# Data in this exercise start

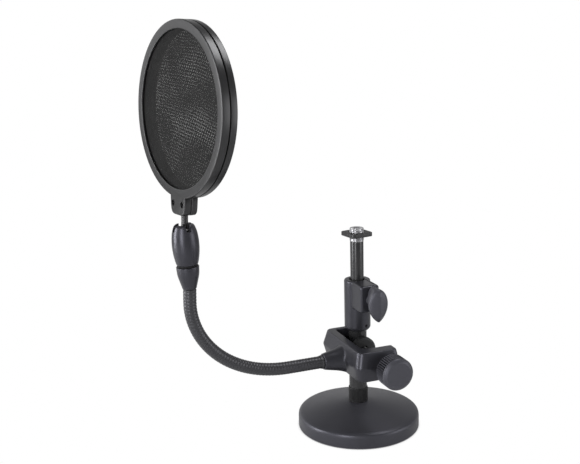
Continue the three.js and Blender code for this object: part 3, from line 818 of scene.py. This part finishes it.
def make_clamp_body():
    """A C casting whose arm ends are rounded off, with a cone that holds the neck."""
    body = drafted(clamp_outside, CLAMP_DRAFT)
    combined(body, "DIFFERENCE", drafted(clamp_throat, THROAT_DRAFT))
    end = ARM_END + 0.6
    high = CLAMP_HALF + 0.8
    side = softened([(-40, -high, 0), (end, -high, 4.5), (end, high, 4.5), (-40, high, 0)], steps=8)
    combined(body, "INTERSECT", stacked("mould", [[(x, p.x, p.y) for p in side] for x in (-60, 90)]))
    moved(body, Matrix.Translation((0, 0, CLAMP_RISE)))
    socket = turned("socket", [
        (0, SOCKET_ROOT, 0),
        (17.5, SOCKET_ROOT, 0),
        (14.2, 31, 4),
        (12.0, 38, 4),
        (10.4, 46, 3),
        (8.6, SOCKET_TIP, 0.8),
        (0, SOCKET_TIP, 0),
    ], 96)
    at_neck = Matrix.Translation((NECK_OFFSET, 0, NECK_LEVEL))
    combined(body, "UNION", moved(socket, at_neck @ TO_MINUS_Y))
    neck_bore = moved(cylinder(NECK_RADIUS + GAP, 27, 70), at_neck @ TO_MINUS_Y)
    screw_bore = moved(cylinder(CLAMP_SCREW_RADIUS + GAP, 40, 90), TO_X)
    combined(body, "DIFFERENCE", neck_bore, screw_bore)
    cast(body, 0.55, 26)
    at_grub = Matrix.Translation((NECK_OFFSET, GRUB_PLACE, NECK_LEVEL))
    grub_hole = moved(cylinder(2.2, -20, -3, 32), at_grub)
    combined(body, "DIFFERENCE", grub_hole)
    put(body, "clamp_body_skin", "clamp", AT_CLAMP, CAST_COAT, ["clamp_body"])


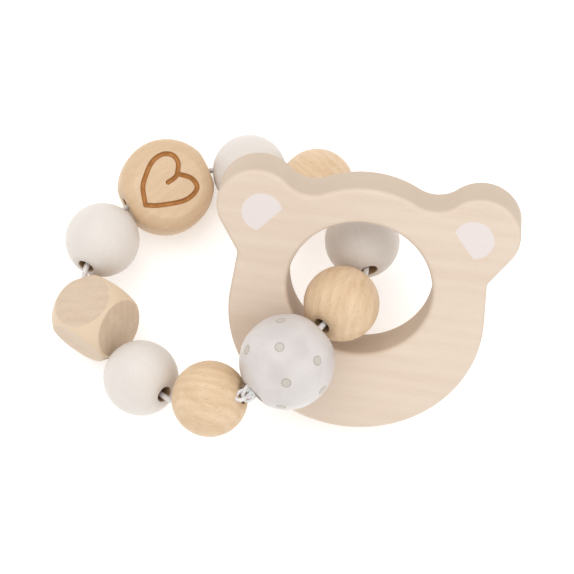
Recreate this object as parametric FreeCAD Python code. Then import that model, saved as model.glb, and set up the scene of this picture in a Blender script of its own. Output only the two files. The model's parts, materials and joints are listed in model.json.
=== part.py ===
"""Wooden baby rattle: ten beads on an elastic loop that also carries a bear-head ring.

Millimetres.  The rattle lies at rest on a table: +Z is up, +X is the longest way
across it, and the origin is the bottom centre of its bounding box.
"""

import FreeCAD, Part
import math
import os

from FreeCAD import Matrix, Placement, Vector

# ---- driving dimensions -------------------------------------------------------
BALL_DIAMETER = 16.0
BALL_BORE = 3.2
BALL_FLAT = 7.45            # centre to the small flat at each bore end

DOTTED_DIAMETER = 20.0
DOTTED_BORE = 4.2
DOTTED_FLAT = 9.45

DISC_DIAMETER = 20.5
DISC_THICKNESS = 11.2
DISC_ROUNDING = 3.0
DISC_BORE = 3.2
DISC_FLAT = 9.56

CUBE_ACROSS_FLATS = 13.8
CUBE_BALL = 18.7            # the ball that trims the corners and edges
CUBE_BORE = 3.6
CUBE_FLAT = 9.05

MOUTH_CHAMFER = 0.3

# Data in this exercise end

* **Required work**: Please restate the records in full, word for word.

* **Full solution**:
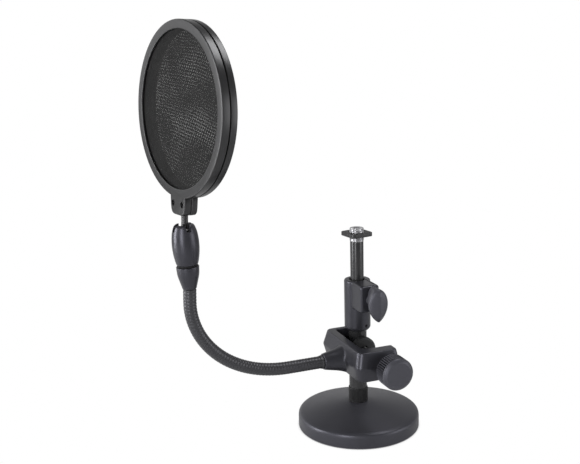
Continue the three.js and Blender code for this object: part 3, from line 818 of scene.py. This part finishes it.
def make_clamp_body():
    """A C casting whose arm ends are rounded off, with a cone that holds the neck."""
    body = drafted(clamp_outside, CLAMP_DRAFT)
    combined(body, "DIFFERENCE", drafted(clamp_throat, THROAT_DRAFT))
    end = ARM_END + 0.6
    high = CLAMP_HALF + 0.8
    side = softened([(-40, -high, 0), (end, -high, 4.5), (end, high, 4.5), (-40, high, 0)], steps=8)
    combined(body, "INTERSECT", stacked("mould", [[(x, p.x, p.y) for p in side] for x in (-60, 90)]))
    moved(body, Matrix.Translation((0, 0, CLAMP_RISE)))
    socket = turned("socket", [
        (0, SOCKET_ROOT, 0),
        (17.5, SOCKET_ROOT, 0),
        (14.2, 31, 4),
        (12.0, 38, 4),
        (10.4, 46, 3),
        (8.6, SOCKET_TIP, 0.8),
        (0, SOCKET_TIP, 0),
    ], 96)
    at_neck = Matrix.Translation((NECK_OFFSET, 0, NECK_LEVEL))
    combined(body, "UNION", moved(socket, at_neck @ TO_MINUS_Y))
    neck_bore = moved(cylinder(NECK_RADIUS + GAP, 27, 70), at_neck @ TO_MINUS_Y)
    screw_bore = moved(cylinder(CLAMP_SCREW_RADIUS + GAP, 40, 90), TO_X)
    combined(body, "DIFFERENCE", neck_bore, screw_bore)
    cast(body, 0.55, 26)
    at_grub = Matrix.Translation((NECK_OFFSET, GRUB_PLACE, NECK_LEVEL))
    grub_hole = moved(cylinder(2.2, -20, -3, 32), at_grub)
    combined(body, "DIFFERENCE", grub_hole)
    put(body, "clamp_body_skin", "clamp", AT_CLAMP, CAST_COAT, ["clamp_body"])


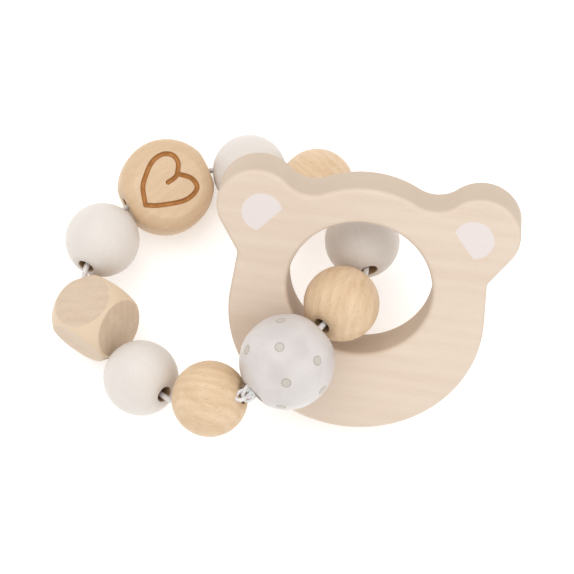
Recreate this object as parametric FreeCAD Python code. Then import that model, saved as model.glb, and set up the scene of this picture in a Blender script of its own. Output only the two files. The model's parts, materials and joints are listed in model.json.
=== part.py ===
"""Wooden baby rattle: ten beads on an elastic loop that also carries a bear-head ring.

Millimetres.  The rattle lies at rest on a table: +Z is up, +X is the longest way
across it, and the origin is the bottom centre of its bounding box.
"""

import FreeCAD, Part
import math
import os

from FreeCAD import Matrix, Placement, Vector

# ---- driving dimensions -------------------------------------------------------
BALL_DIAMETER = 16.0
BALL_BORE = 3.2
BALL_FLAT = 7.45            # centre to the small flat at each bore end

DOTTED_DIAMETER = 20.0
DOTTED_BORE = 4.2
DOTTED_FLAT = 9.45

DISC_DIAMETER = 20.5
DISC_THICKNESS = 11.2
DISC_ROUNDING = 3.0
DISC_BORE = 3.2
DISC_FLAT = 9.56

CUBE_ACROSS_FLATS = 13.8
CUBE_BALL = 18.7            # the ball that trims the corners and edges
CUBE_BORE = 3.6
CUBE_FLAT = 9.05

MOUTH_CHAMFER = 0.3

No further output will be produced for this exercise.